━━ SUPPLIED MATERIAL
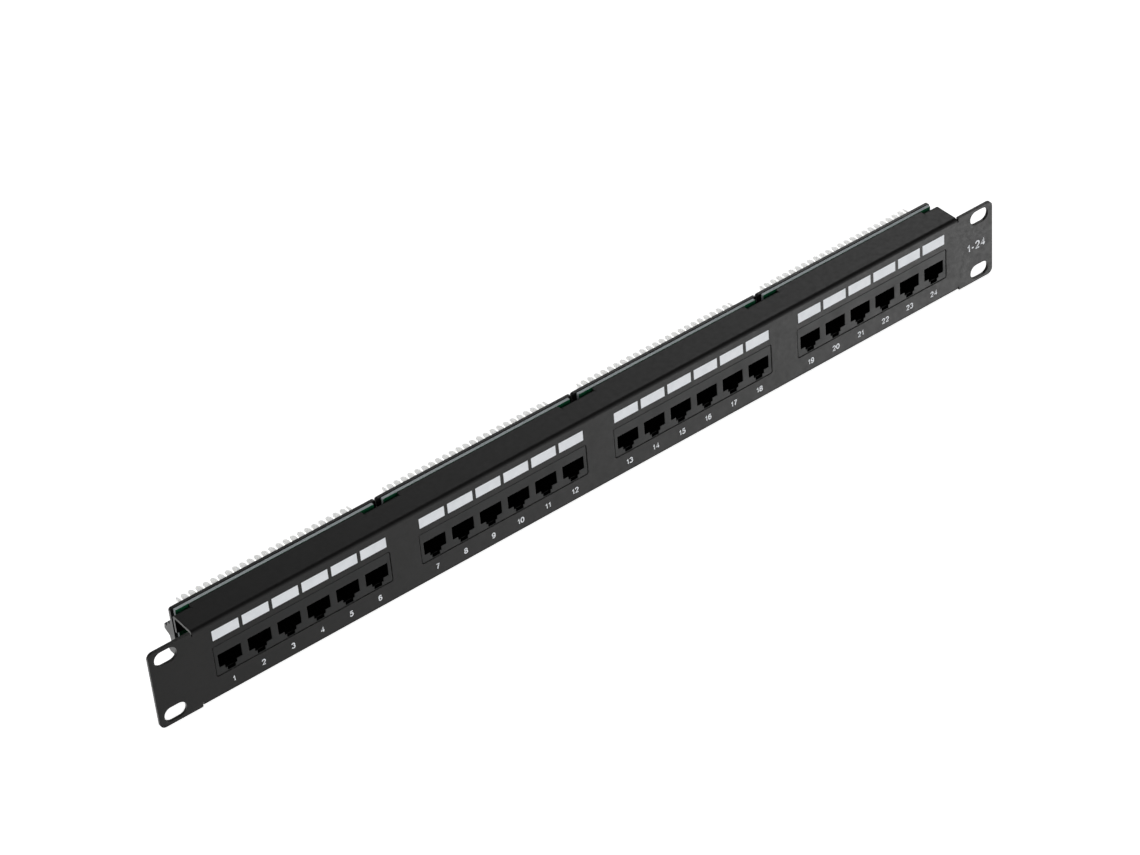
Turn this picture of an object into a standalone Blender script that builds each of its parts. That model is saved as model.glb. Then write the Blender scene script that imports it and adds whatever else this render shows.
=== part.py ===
"""Rack patch panel with 24 sockets: a folded sheet front and four six-socket modules.

Right is +X, the rear is +Y and up is +Z, in metres. The origin is the centre of the
mounting plane, which is the rear face of the sheet and of its two ears.
"""
import bpy
import bmesh
from math import cos, pi, radians, sin
from mathutils import Matrix, Vector

MM = 0.001

# Sheet front
SHEET = 1.6 * MM
HALF_WIDTH = 241.0 * MM
HALF_HEIGHT = 21.35 * MM
EAR_CORNER = 3.0 * MM
FLANGE_HALF = 218.5 * MM
BEND_OUTER = 2.0 * MM
FLANGE_REAR = 14.8 * MM
TAB_REAR = 13.8 * MM
TAB_TIP_Z = 11.6 * MM
TAB_HALF = 9.5 * MM
END_TAB_X = 209.9 * MM
RIP = 0.4 * MM
RELIEF = 0.6 * MM
SLOT_X = 232.56 * MM
SLOT_Z = 15.875 * MM
SLOT_WIDTH = 11.3 * MM
SLOT_HEIGHT = 7.6 * MM
SLOT_CORNER = 3.6 * MM

BARE_HALF = 5.0 * MM

# Modules
MODULE_PITCH = 109.3 * MM
MODULE_X = [(k - 1.5) * MODULE_PITCH for k in range(4)]
HOUSING_SHIFT = 0.4 * MM
HOUSING_X = [x + HOUSING_SHIFT for x in MODULE_X]
PORT_PITCH = 15.53 * MM
PORT_X = [(k - 2.5) * PORT_PITCH for k in range(6)]
FACE_HALF = 46.5 * MM
FACE_LOW = -9.35 * MM
FACE_HIGH = 7.05 * MM
CLEAR = 0.3 * MM

# Jack housing
FACE_Y = -1.4 * MM
BODY_HALF = 46.5 * MM
BODY_LOW = -10.8 * MM
BODY_HIGH = 9.2 * MM
BODY_REAR = 14.8 * MM
MOUTH_HALF = 5.95 * MM
MOUTH_HIGH = 1.8 * MM
MOUTH_LOW = -5.2 * MM
STEP_HALF = 3.05 * MM
STEP_LOW = -7.05 * MM
LATCH_HALF = 2.05 * MM
LATCH_LOW = -8.9 * MM
LATCH_DEPTH = 12.6 * MM
POCKET_FRONT = 11.9 * MM
POCKET_EXTRA = 0.1 * MM

# Spring contacts
CARRIER_FRONT = 12.2 * MM
CARRIER_REAR = 14.8 * MM
WIRE_PITCH = 1.27 * MM
WIRE = 0.4 * MM
WIRE_TIP_Y = 4.0 * MM
WIRE_TIP_Z = 1.35 * MM
WIRE_ROOT_Z = -0.45 * MM

# Circuit board
BOARD_FRONT = 15.1 * MM
BOARD_THICK = 1.6 * MM
BOARD_HALF = 52.2 * MM
BOARD_HALF_Z = 21.35 * MM
BOARD_REAR = BOARD_FRONT + BOARD_THICK

# Wire-termination strips
STRIP_FRONT = BOARD_REAR + CLEAR
STRIP_LOW = 8.7 * MM
STRIP_HIGH = 17.1 * MM
SLIT_PITCH = 3.81 * MM
SLIT_COUNT = 24
SLIT = 0.7 * MM
SLIT_FLOOR = 19.6 * MM
TOOTH_SHOULDER = 24.4 * MM
TOOTH_TIP = 26.8 * MM
END_TOOTH = 1.5 * MM

# Rear cover
COVER_FRONT = 17.1 * MM
COVER_REAR = 18.9 * MM
COVER_HALF = 54.5 * MM
COVER_OUTER = 53.5 * MM
RIDGE_CLEAR_Z = 19.0 * MM
COVER_HALF_Z = 21.35 * MM
WINDOW_HALF = 46.0 * MM
WINDOW_NEAR = 8.4 * MM
WINDOW_FAR = 17.4 * MM
CAVITY_REAR = 20.4 * MM
CAVITY_LOW = -5.6 * MM
CAVITY_HIGH = 6.4 * MM
COVER_CORNER = 1.2 * MM
RIDGE_HALF = 53.45 * MM

# Cover screws
SCREW_X = 49.2 * MM
SCREW_Z = 17.2 * MM
SCREW_HOLE = 1.5 * MM
SCREW_SHANK = 1.15 * MM
SCREW_HEAD = 2.3 * MM
SCREW_HEAD_HIGH = 1.5 * MM
SCREW_TIP = 11.2 * MM

# Folded-sheet lengths
MID_RADIUS = BEND_OUTER - SHEET / 2
BEND_START = HALF_HEIGHT - BEND_OUTER
BEND_LENGTH = MID_RADIUS * pi / 2
FLANGE_START_Y = BEND_OUTER - SHEET
FLANGE_START = BEND_START + BEND_LENGTH
TAB_BEND_START = FLANGE_START + TAB_REAR - BEND_OUTER - FLANGE_START_Y
TAB_START = TAB_BEND_START + BEND_LENGTH
FLANGE_END = FLANGE_START + FLANGE_REAR - FLANGE_START_Y
TAB_END = TAB_START + BEND_START - TAB_TIP_Z
BEND_STEPS = 5
# The rear face is parted at these x, so that the ears and the bare middle are faces of their own.
EAR_LINE = FLANGE_HALF + RELIEF
FACE_LINES = (-EAR_LINE, -BARE_HALF, BARE_HALF, EAR_LINE)

for leftover in list(bpy.data.objects):
    bpy.data.objects.remove(leftover)


def new_collection(name):
    collection = bpy.data.collections.new(name)
    bpy.context.scene.collection.children.link(collection)
    return collection


PARTS = new_collection("patch_panel")
CUTTERS = new_collection("cutters")


def material(name, colour, roughness, metallic=0.0):
    made = bpy.data.materials.new(name)
    made.use_nodes = True
    shader = made.node_tree.nodes["Principled BSDF"]
    shader.inputs["Base Color"].default_value = (*colour, 1.0)
    shader.inputs["Roughness"].default_value = roughness
    shader.inputs["Metallic"].default_value = metallic
    return made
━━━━
# EXERCISE INSTRUCTIONS
Lines from the beginning of the data above through the line containing "CLEAR = 0.3 * MM" are to be returned exactly, and no others.

# WRITTEN ANSWER
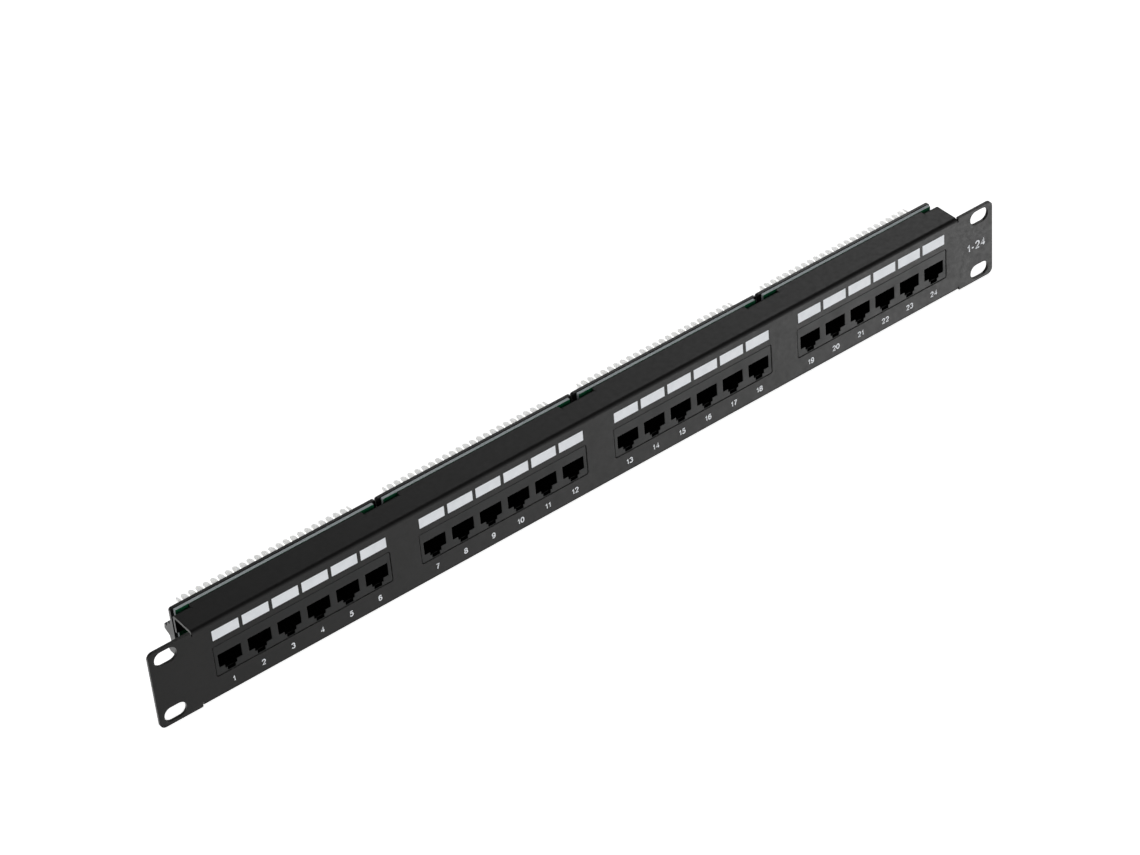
Turn this picture of an object into a standalone Blender script that builds each of its parts. That model is saved as model.glb. Then write the Blender scene script that imports it and adds whatever else this render shows.
=== part.py ===
"""Rack patch panel with 24 sockets: a folded sheet front and four six-socket modules.

Right is +X, the rear is +Y and up is +Z, in metres. The origin is the centre of the
mounting plane, which is the rear face of the sheet and of its two ears.
"""
import bpy
import bmesh
from math import cos, pi, radians, sin
from mathutils import Matrix, Vector

MM = 0.001

# Sheet front
SHEET = 1.6 * MM
HALF_WIDTH = 241.0 * MM
HALF_HEIGHT = 21.35 * MM
EAR_CORNER = 3.0 * MM
FLANGE_HALF = 218.5 * MM
BEND_OUTER = 2.0 * MM
FLANGE_REAR = 14.8 * MM
TAB_REAR = 13.8 * MM
TAB_TIP_Z = 11.6 * MM
TAB_HALF = 9.5 * MM
END_TAB_X = 209.9 * MM
RIP = 0.4 * MM
RELIEF = 0.6 * MM
SLOT_X = 232.56 * MM
SLOT_Z = 15.875 * MM
SLOT_WIDTH = 11.3 * MM
SLOT_HEIGHT = 7.6 * MM
SLOT_CORNER = 3.6 * MM

BARE_HALF = 5.0 * MM

# Modules
MODULE_PITCH = 109.3 * MM
MODULE_X = [(k - 1.5) * MODULE_PITCH for k in range(4)]
HOUSING_SHIFT = 0.4 * MM
HOUSING_X = [x + HOUSING_SHIFT for x in MODULE_X]
PORT_PITCH = 15.53 * MM
PORT_X = [(k - 2.5) * PORT_PITCH for k in range(6)]
FACE_HALF = 46.5 * MM
FACE_LOW = -9.35 * MM
FACE_HIGH = 7.05 * MM
CLEAR = 0.3 * MM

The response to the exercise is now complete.